![[identity profile]](https://www.dreamwidth.org/img/silk/identity/openid.png)
![[community profile]](https://www.dreamwidth.org/img/silk/identity/community.png)
Falconer’s Lure: Dated, Difficult or Plain Dreadful?
This kind of follows along from the last discussion, but I thought I would give it a new thread. It’s basically that I just can’t get along with Falconer’s Lure. I fell joyfully on my GGB copy, having not read it for decades, only to find it a crushing disappointment. (And Marlows and the Traitor, too, sad to say.)
It feels so dated. The characters seem much less complex than in later books (for the first time I understand why people find Nicola annoying) and the style doesn’t seem so assured. It’s a much more conventional family story than the other holiday books: dad makes the decisions – nobody really questions his authority – mum is gently supportive - the only character who really steps out of line (Ginty) is shown the error of her ways.

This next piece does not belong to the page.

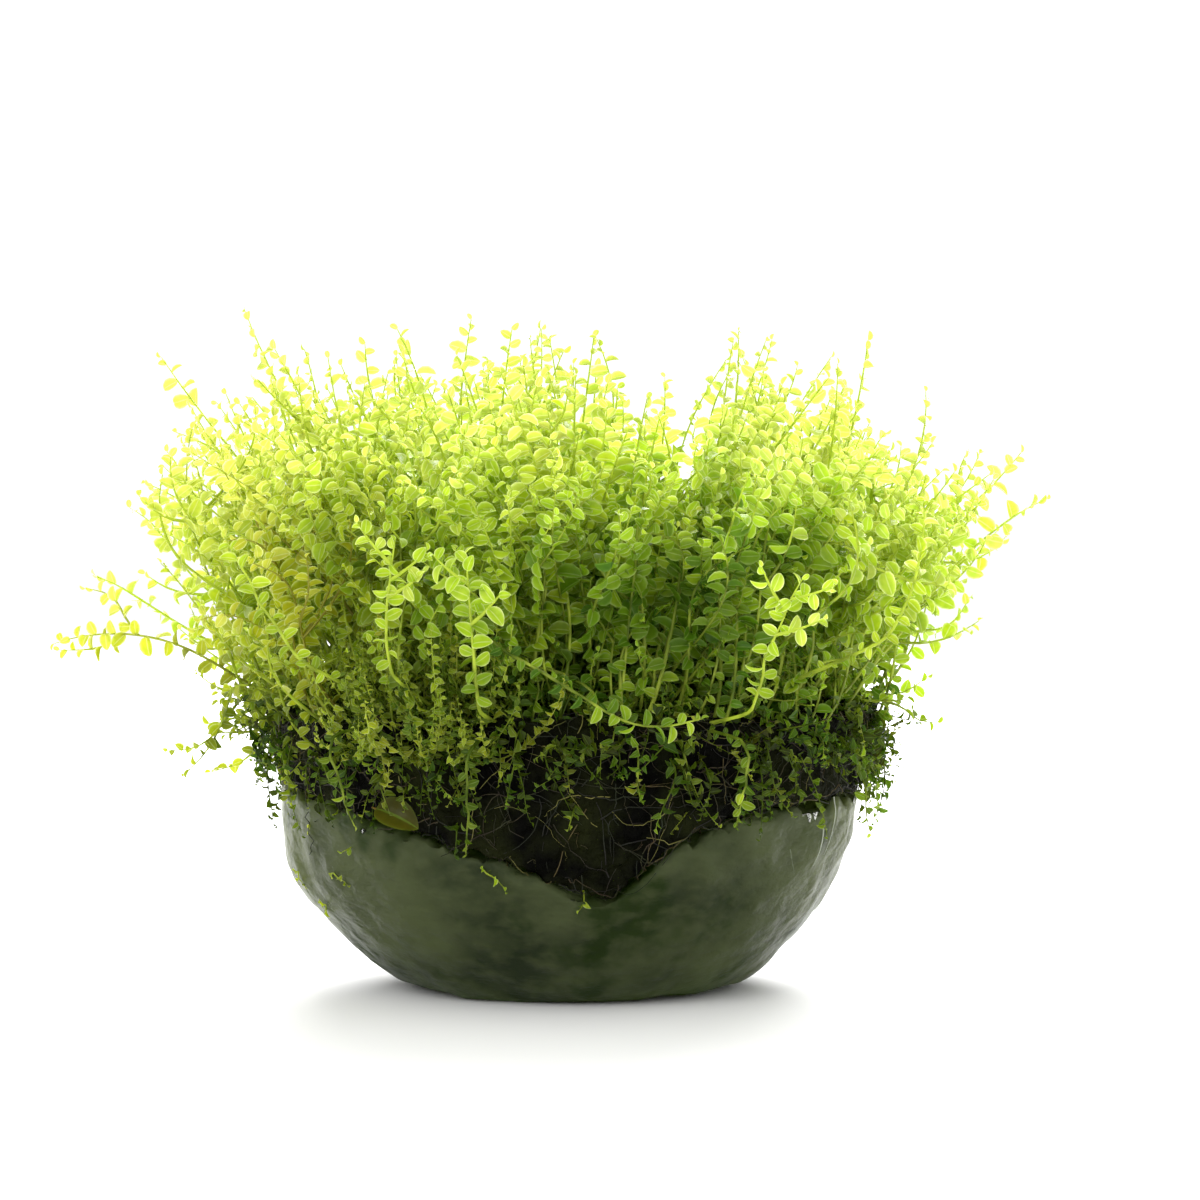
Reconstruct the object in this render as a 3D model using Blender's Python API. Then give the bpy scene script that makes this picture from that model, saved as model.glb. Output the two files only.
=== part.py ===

In terms of her writing craft, AF doesn’t seem to handle her material well: a key theme is Jon’s death and the family’s reactions, yet we hardly get to know Jon; all the Unity Logan discussion seems a bit pointless when we never encounter her (and I just can’t imagine the adults being that interested in a totally unknown adolescent); in the scene in the attic, there are no less than three big chunks of poetry read/sung aloud to intense reactions from the audience – over-egging it surely? (And so many blooming competitions: diving, sailing, swimming, reciting, singing, gymkhana…) Its structure is a bit of a mess, and usually that is something AF does so well.
Above all, there are no really magnificent, memorable passages, like, say, the hunt in Peter’s Room. (Here I don’t think AF did herself a favour picking falconry. “It was quite impossible to make them understand why the flight at gull had been so thrilling” – quite. )
So I’m wondering:
i) Is Falconer’s Lure irredeemably “dated”?
ii) Or do AF’s books simply need to be read several times? Will I eventually come to appreciate FL?
iii) Or does AF’s writing simply get better as she grows into her style/gets to know her characters? Are the middle books just better than the earlier ones?
no subject
Now you mention it, it's more like the formulaic school-type novels (Chalet School, Abbey School) where the big competition is used as a major plot device. I'd guess this is down to AF writing it quickly for money (plot: moving house, competition finale, dealing with grief and Ginty being annoying, has falcons instead of ponies/dogs).
I tend to enjoy the character interaction most, especially how they interact with rules imposed by home/school. Quite liked the falconry geeking (all new to me), but the hunt in PR I found boring. But then I don't like action sequences - in fights in books and films I flip to the end and see who's still standing after.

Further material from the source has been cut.